Governo trata questão indígena e protesto social como casos de polícia
O general Augusto Heleno pediu e o ministro Sérgio Moro autorizou o uso da Força Nacional na Praça dos Três Poderes e na Esplanada dos Ministérios por 33 dias a partir desta quarta (17). Ao justificar que o objetivo é "desencorajar violência em atos", o governo mostra uma visão enviesada a respeito de manifestações da sociedade civil e deixa claro que protestos que não sigam sua ideologia, nem batam palmas para sua cúpula, são casos de polícia.
Na mira da Força Nacional, está o Acampamento Terra Livre, que reúne lideranças indígenas de todo o país, anualmente, em Brasília. Claro que, para eles, esse tipo de tratamento não é novidade – vêm tomando cacete e sendo expulsos por brancos há uns 519 anos. Mas também há manifestações programadas contra a Reforma da Previdência.
Nenhum distúrbio causado por algumas pessoas em meio a centenas de milhares é justificativa para tratar movimentos inteiros como um risco à ordem pública.
O pedido preventivo reforça que a tuitada do presidente da República – de que "sempre será favorável à liberdade de expressão, direito legítimo e inviolável" – não vale uma golden shower. Bolsonaro está tentando capitalizar a crise causada pela bizarra censura baixada pelo Supremo Tribunal Federal a uma reportagem que citava Dias Toffoli, mas não tem muita moral nessa área. Até assédio direcionado a jornalista ele já faz no cargo, espalhando mentira sobre uma repórter do jornal O Estado de S.Paulo, além de excitar periodicamente o pessoal da Fé Militante nas redes sociais contra a parcela da imprensa que fiscaliza seu governo.

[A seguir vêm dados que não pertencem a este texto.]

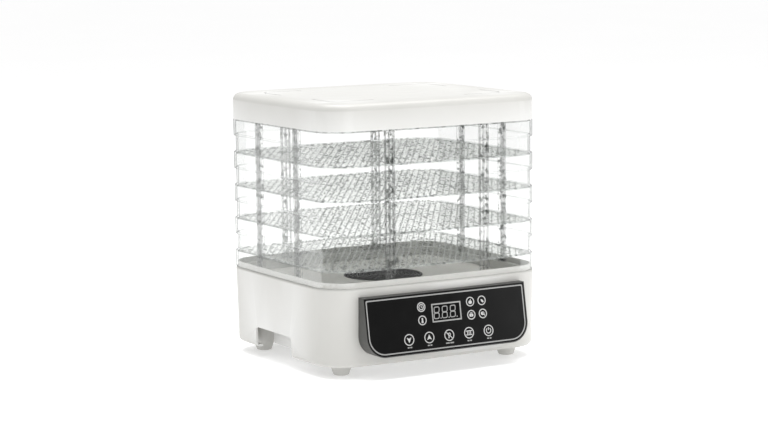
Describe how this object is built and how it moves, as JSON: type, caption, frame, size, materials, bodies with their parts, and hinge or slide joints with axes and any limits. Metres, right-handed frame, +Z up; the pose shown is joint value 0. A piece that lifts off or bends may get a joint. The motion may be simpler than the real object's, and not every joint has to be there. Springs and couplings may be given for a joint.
{
  "type": "food dehydrator",
  "caption": "Stacking food dehydrator: white base with fan, heater and leaning touch panel, clear mesh trays and a vented lid that lift off.",
  "frame": {"origin": "centre of the overall footprint, on the surface the feet stand on", "axes": "+Z up through the tray stack, -Y towards the user who faces the control panel, +X to that user's right"},
  "size_m": [0.3, 0.287, 0.3182],
  "materials": {
    "white_plastic": "smooth moulded, satin sheen",
    "clear_plastic": "clear, polished",
    "black_plastic": "fine moulded grain",
    "panel_gloss": "high gloss film",
    "display_face": "smoked",
    "pad_rubber": "matt",
    "gland_rubber": "matt",
    "zinc_sheet": "zinc plated sheet",
    "steel": "bright",
    "lamination": "stacked sheet",
    "bronze": "sintered",
    "copper_wire": "enamelled",
    "resistance_wire": "heat tinted",
    "mica": "layered sheet",
    "fuse_sleeve": "glass fibre sleeve",
    "circuit_board": "solder mask",
    "transformer_tape": "wound tape",
    "relay_case": "moulded",
    "terminal_green": "moulded",
    "capacitor_case": "sleeved can",
    "cable_sleeve": "flexible"
  },
  "bodies": {
    "base": {"air_duct": "zinc_sheet", "base_housing": "white_plastic", "board_cable": "cable_sleeve", "board_screws": "steel", "board_standoffs": "white_plastic", "bottom_cover": "white_plastic", "bracket_screws": "steel", "buzzer": "black_plastic", "capacitors": "capacitor_case", "control_bezel": "black_plastic", "control_board": "circuit_board", "control_overlay": "panel_gloss", "cord_gland": "gland_rubber", "cover_screws": "steel", "deck_plate": "white_plastic", "deck_screws": "steel", "display_module": "display_face", "duct_screws": "steel", "fan_guard": "black_plastic", "foot_front_left": "white_plastic", "foot_front_right": "white_plastic", "foot_pads": "pad_rubber", "foot_rear_left": "white_plastic", "foot_rear_right": "white_plastic", "foot_screws": "steel", "grip_walls": "white_plastic", "heater_coil": "resistance_wire", "heater_frame": "mica", "motor_bearings": "bronze", "motor_bracket": "zinc_sheet", "motor_can": "zinc_sheet", "motor_stator": "lamination", "motor_windings": "copper_wire", "power_board": "circuit_board", "relay": "relay_case", "temperature_probe": "black_plastic", "terminal_block": "terminal_green", "thermal_fuse": "fuse_sleeve", "thermostat": "steel", "touch_springs": "steel", "transformer": "transformer_tape"},
    "fan": {"fan_impeller": "black_plastic", "motor_shaft": "steel", "motor_rotor": "lamination", "impeller_nut": "steel"},
    "lid": {"lid": "white_plastic"},
    "tray_5": {"tray_5_frame": "clear_plastic", "tray_5_floor": "clear_plastic"},
    "tray_4": {"tray_4_frame": "clear_plastic", "tray_4_floor": "clear_plastic"},
    "tray_3": {"tray_3_frame": "clear_plastic", "tray_3_floor": "clear_plastic"},
    "tray_2": {"tray_2_frame": "clear_plastic", "tray_2_floor": "clear_plastic"},
    "tray_1": {"tray_1_frame": "clear_plastic", "tray_1_floor": "clear_plastic"}
  },
  "joints": [
    {"name": "fan_spin", "type": "hinge", "parent": "base", "child": "fan", "pos_m": [0, 0.00966, 0.06], "axis": [0, 0, 1], "continuous": true},
    {"name": "tray_5_lift", "type": "slide", "parent": "base", "child": "tray_5", "axis": [0, 0, 1], "range_m": [0, 0.06]},
    {"name": "tray_4_lift", "type": "slide", "parent": "tray_5", "child": "tray_4", "axis": [0, 0, 1], "range_m": [0, 0.06]},
    {"name": "tray_3_lift", "type": "slide", "parent": "tray_4", "child": "tray_3", "axis": [0, 0, 1], "range_m": [0, 0.06]},
    {"name": "tray_2_lift", "type": "slide", "parent": "tray_3", "child": "tray_2", "axis": [0, 0, 1], "range_m": [0, 0.06]},
    {"name": "tray_1_lift", "type": "slide", "parent": "tray_2", "child": "tray_1", "axis": [0, 0, 1], "range_m": [0, 0.06]},
    {"name": "lid_lift", "type": "slide", "parent": "tray_1", "child": "lid", "axis": [0, 0, 1], "range_m": [0, 0.06]}
  ]
}
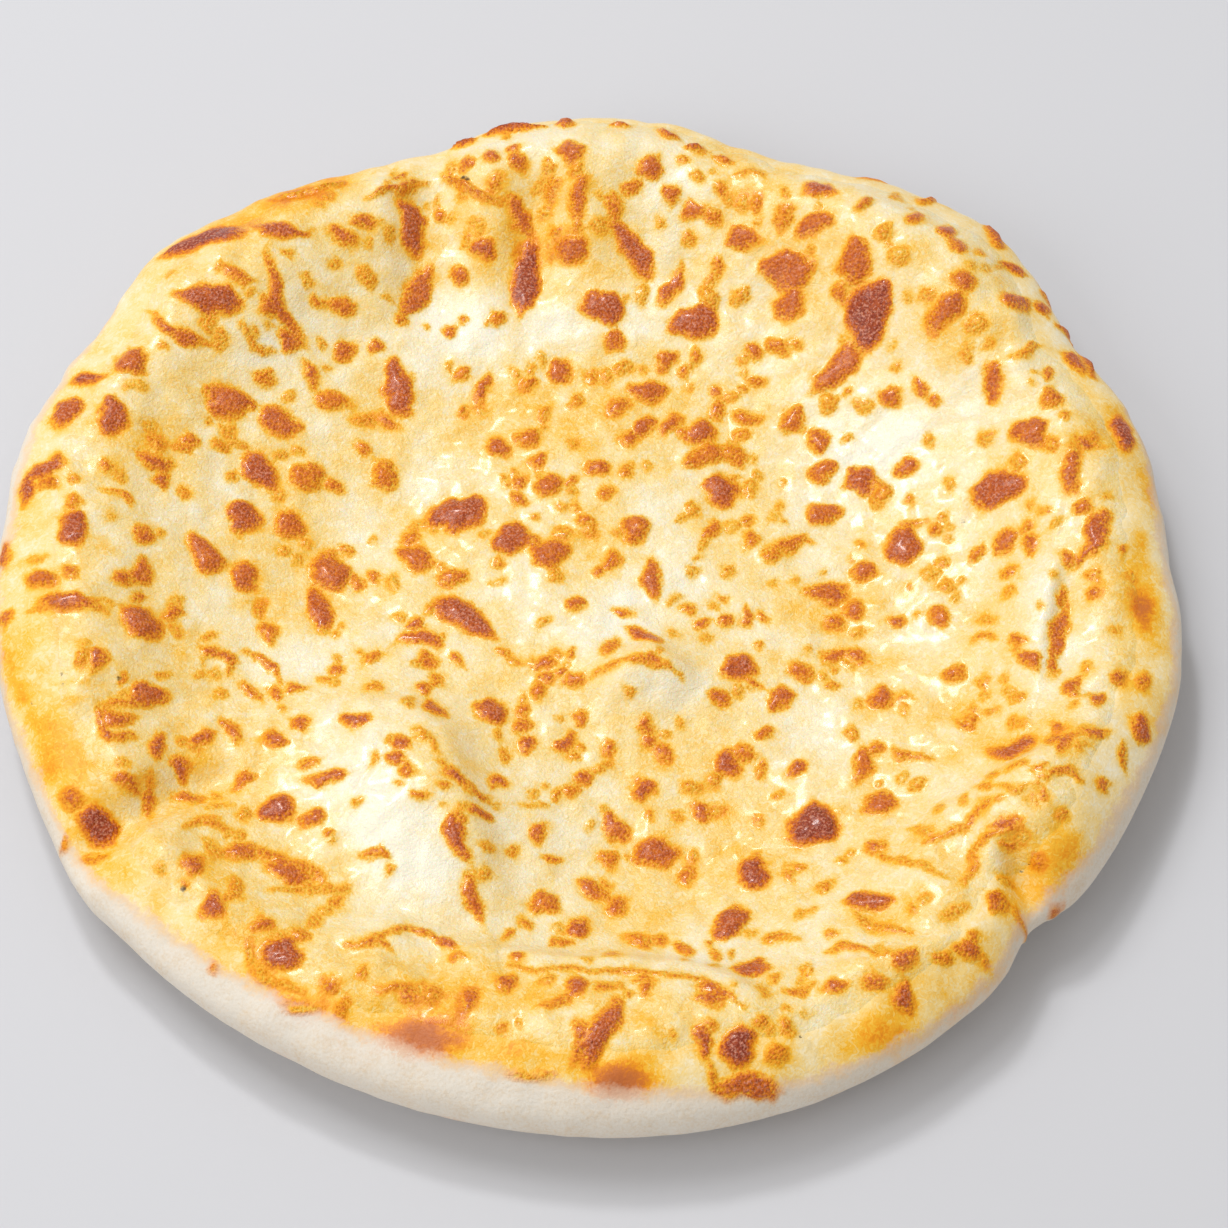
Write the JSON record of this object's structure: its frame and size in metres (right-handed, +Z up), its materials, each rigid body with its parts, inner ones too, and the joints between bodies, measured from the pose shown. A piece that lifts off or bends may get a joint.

Ironicamente, enquanto o governo chama contingentes para proteger prédios de Brasília de protestos de povos do campo, povos do campo são assassinados no interior do país. A tortura e chacina de seis pessoas, entre elas, Dilma Ferreira Silva, coordenadora do Movimento dos Atingidos por Barragens, em Tucuruí (PA), em março, a mando de um fazendeiro é um exemplo de problema estrutural. Três pessoas teriam sido mortas porque denunciariam trabalho escravo ocorrido em suas terras. Outros três porque o produtor rural queria ficar com as terras do assentamento onde viviam.
Pipocam execuções e chacinas aqui e ali. Indígenas no Mato Grosso do Sul, Estado em que o conflito fundiário ferve e, portanto, serve de termômetro, relatam ameaças de morte.
Dez trabalhadores rurais sem-terra foram executados na fazenda Santa Lúcia, localizada em Pau D'Arco (PA), em maio de 2017. Foram acusados policiais militares e civis. No mesmo dia, Michel Temer autorizou o uso das Forças Armadas contra os manifestantes que ocuparam a Esplanada dos Ministérios contra as Reformas Trabalhista e da Previdência. Ou seja, a contradição não é de agora. Muito menos a violência no campo, que atravessou todos os governos desde a fundação do país – incluindo, as administrações do PT e PSDB.
Mas as lideranças sociais e ambientais que atuam na Amazônia e que mantém contato constante com este blog são unânimes em afirmar que, com a chegada de Bolsonaro ao poder, a sensação de "tudo pode" é generalizada entre grandes proprietários rurais, grileiros e desmatadores. Tudo, inclusive matar.
Produtores rurais e extrativistas gananciosos estão com sangue nos olhos. Sentem-se fortalecidos por verem na atual administração federal um aliado para suas demandas. Eles garantem a manutenção do governo e, em troca, negociam perdões bilionários, como o do Funrural, e apoio para sua pauta de retorno ao feudalismo. Querem mudar as regras da demarcação de territórios indígenas, suprimir ainda mais a proteção ambiental, "flexibilizar" as regras para a implantação de grandes empreendimentos, enfraquecer o conceito de trabalho escravo contemporâneo, atenuar a punição para as piores formas de trabalho infantil. E, principalmente, desejam manter sob seu domínio a terra que, muitas vezes, grilaram da coletividade ou roubaram de comunidades tradicionais.
O governo diz que quer "pacificar" o país. Mas dá indícios que deseja é a guerra com uma parte de seu próprio povo.